OBJECTIVE: Will you repeat only the lines beginning at the one that mentions "Keep writing the" and ending at the one that mentions "closed grids into", both of them included, exactly?

DATA IN THIS EXERCISE:
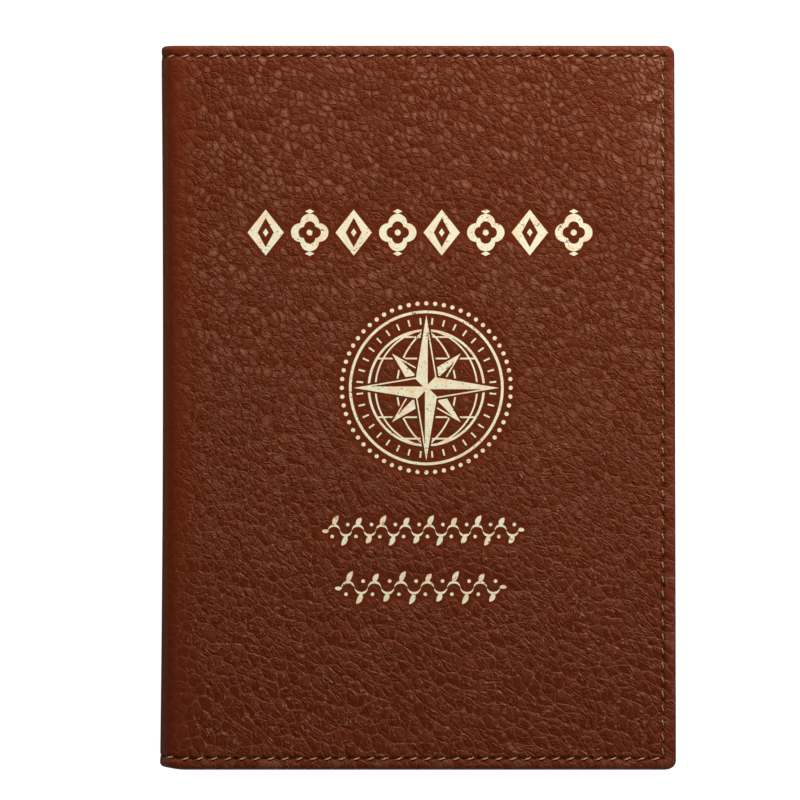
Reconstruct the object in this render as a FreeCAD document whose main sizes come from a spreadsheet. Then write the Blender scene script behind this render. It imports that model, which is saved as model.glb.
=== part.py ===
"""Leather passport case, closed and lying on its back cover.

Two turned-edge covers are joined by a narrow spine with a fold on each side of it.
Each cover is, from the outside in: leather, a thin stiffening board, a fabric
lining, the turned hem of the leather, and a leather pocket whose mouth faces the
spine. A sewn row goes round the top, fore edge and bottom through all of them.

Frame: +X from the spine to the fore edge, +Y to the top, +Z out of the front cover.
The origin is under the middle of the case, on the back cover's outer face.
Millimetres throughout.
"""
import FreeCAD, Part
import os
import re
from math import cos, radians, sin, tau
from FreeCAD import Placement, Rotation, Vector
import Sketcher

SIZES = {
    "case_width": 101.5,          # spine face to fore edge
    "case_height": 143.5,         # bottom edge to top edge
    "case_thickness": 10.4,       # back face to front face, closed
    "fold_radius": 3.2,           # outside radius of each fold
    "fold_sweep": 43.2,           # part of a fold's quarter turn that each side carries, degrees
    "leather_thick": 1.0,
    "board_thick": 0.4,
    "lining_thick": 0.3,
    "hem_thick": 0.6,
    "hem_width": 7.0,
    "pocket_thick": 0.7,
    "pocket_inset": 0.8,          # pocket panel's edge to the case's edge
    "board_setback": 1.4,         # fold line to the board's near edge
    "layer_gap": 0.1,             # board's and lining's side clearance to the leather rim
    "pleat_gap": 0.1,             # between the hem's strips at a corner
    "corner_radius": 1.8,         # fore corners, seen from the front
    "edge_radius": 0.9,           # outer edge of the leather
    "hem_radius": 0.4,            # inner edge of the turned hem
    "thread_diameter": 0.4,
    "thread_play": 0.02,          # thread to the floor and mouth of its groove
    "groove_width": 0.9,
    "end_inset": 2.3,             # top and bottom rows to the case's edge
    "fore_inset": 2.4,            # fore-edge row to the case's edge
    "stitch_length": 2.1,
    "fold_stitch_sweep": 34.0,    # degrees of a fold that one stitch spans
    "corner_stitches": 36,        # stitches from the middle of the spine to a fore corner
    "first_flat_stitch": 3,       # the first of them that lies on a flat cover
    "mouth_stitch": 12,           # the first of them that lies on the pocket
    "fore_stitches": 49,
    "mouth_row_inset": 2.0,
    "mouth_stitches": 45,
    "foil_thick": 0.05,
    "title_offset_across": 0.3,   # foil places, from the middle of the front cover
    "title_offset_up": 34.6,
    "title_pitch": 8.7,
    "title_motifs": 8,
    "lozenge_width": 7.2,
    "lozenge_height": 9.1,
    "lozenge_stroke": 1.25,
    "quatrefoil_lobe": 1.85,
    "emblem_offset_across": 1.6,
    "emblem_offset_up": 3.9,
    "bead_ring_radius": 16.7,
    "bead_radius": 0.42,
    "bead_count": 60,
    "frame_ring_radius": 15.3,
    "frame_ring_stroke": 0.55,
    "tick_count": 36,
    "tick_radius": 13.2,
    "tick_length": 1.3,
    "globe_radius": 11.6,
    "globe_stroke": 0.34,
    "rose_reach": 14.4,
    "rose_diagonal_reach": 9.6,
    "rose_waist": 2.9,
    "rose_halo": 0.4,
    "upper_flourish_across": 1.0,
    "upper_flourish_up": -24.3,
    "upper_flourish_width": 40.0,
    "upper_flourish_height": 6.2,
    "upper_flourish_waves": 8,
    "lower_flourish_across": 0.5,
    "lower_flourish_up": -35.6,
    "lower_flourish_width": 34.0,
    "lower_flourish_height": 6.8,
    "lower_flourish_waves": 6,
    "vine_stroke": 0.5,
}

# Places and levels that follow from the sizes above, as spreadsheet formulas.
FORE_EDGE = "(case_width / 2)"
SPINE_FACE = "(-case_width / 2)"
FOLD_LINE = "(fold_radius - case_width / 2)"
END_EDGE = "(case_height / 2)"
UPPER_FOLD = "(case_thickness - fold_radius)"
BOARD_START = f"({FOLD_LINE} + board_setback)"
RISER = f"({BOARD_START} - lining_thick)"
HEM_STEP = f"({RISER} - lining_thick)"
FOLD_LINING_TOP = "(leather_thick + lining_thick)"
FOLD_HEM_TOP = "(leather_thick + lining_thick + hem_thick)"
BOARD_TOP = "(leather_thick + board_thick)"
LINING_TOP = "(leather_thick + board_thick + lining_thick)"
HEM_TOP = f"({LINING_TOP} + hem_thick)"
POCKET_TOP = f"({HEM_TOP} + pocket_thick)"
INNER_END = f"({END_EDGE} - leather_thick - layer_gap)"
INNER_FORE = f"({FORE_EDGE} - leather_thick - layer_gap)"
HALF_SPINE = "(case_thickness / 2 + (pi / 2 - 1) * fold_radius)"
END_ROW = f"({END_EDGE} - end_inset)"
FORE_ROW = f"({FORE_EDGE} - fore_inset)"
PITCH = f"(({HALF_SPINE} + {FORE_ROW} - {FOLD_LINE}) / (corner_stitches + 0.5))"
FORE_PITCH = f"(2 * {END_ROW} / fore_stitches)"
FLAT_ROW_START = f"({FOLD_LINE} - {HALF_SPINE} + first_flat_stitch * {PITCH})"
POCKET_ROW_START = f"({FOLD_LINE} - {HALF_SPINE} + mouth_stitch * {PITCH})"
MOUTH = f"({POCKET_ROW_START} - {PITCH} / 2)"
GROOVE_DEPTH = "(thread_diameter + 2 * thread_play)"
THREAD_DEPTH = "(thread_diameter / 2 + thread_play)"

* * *

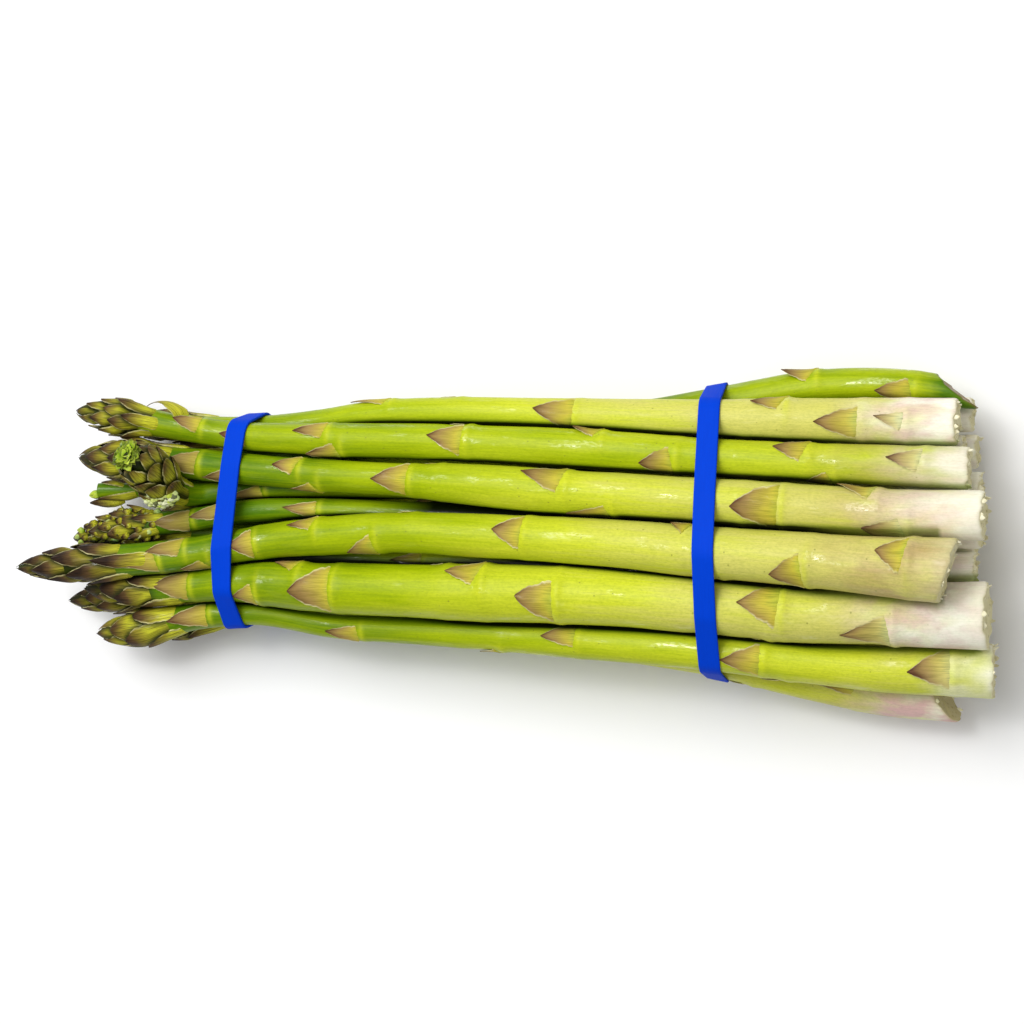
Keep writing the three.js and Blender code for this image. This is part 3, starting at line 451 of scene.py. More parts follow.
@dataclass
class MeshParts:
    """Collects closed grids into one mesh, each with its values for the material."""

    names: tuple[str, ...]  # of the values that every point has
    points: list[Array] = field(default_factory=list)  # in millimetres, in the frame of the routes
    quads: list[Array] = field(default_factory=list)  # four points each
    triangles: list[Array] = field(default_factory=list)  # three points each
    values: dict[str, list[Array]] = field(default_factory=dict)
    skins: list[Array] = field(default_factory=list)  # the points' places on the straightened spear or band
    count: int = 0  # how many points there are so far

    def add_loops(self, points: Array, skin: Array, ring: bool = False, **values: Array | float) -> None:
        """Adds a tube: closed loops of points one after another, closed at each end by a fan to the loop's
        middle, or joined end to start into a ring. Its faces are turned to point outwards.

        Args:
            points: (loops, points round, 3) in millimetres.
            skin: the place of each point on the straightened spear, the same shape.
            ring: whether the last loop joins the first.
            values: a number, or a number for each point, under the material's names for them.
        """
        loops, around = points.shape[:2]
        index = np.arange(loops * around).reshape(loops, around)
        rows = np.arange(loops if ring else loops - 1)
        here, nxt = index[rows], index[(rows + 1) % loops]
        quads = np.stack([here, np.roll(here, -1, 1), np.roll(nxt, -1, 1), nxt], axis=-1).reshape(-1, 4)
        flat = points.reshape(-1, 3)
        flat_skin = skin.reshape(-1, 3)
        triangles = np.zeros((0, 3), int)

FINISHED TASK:
Keep writing the three.js and Blender code for this image. This is part 3, starting at line 451 of scene.py. More parts follow.
@dataclass
class MeshParts:
    """Collects closed grids into one mesh, each with its values for the material."""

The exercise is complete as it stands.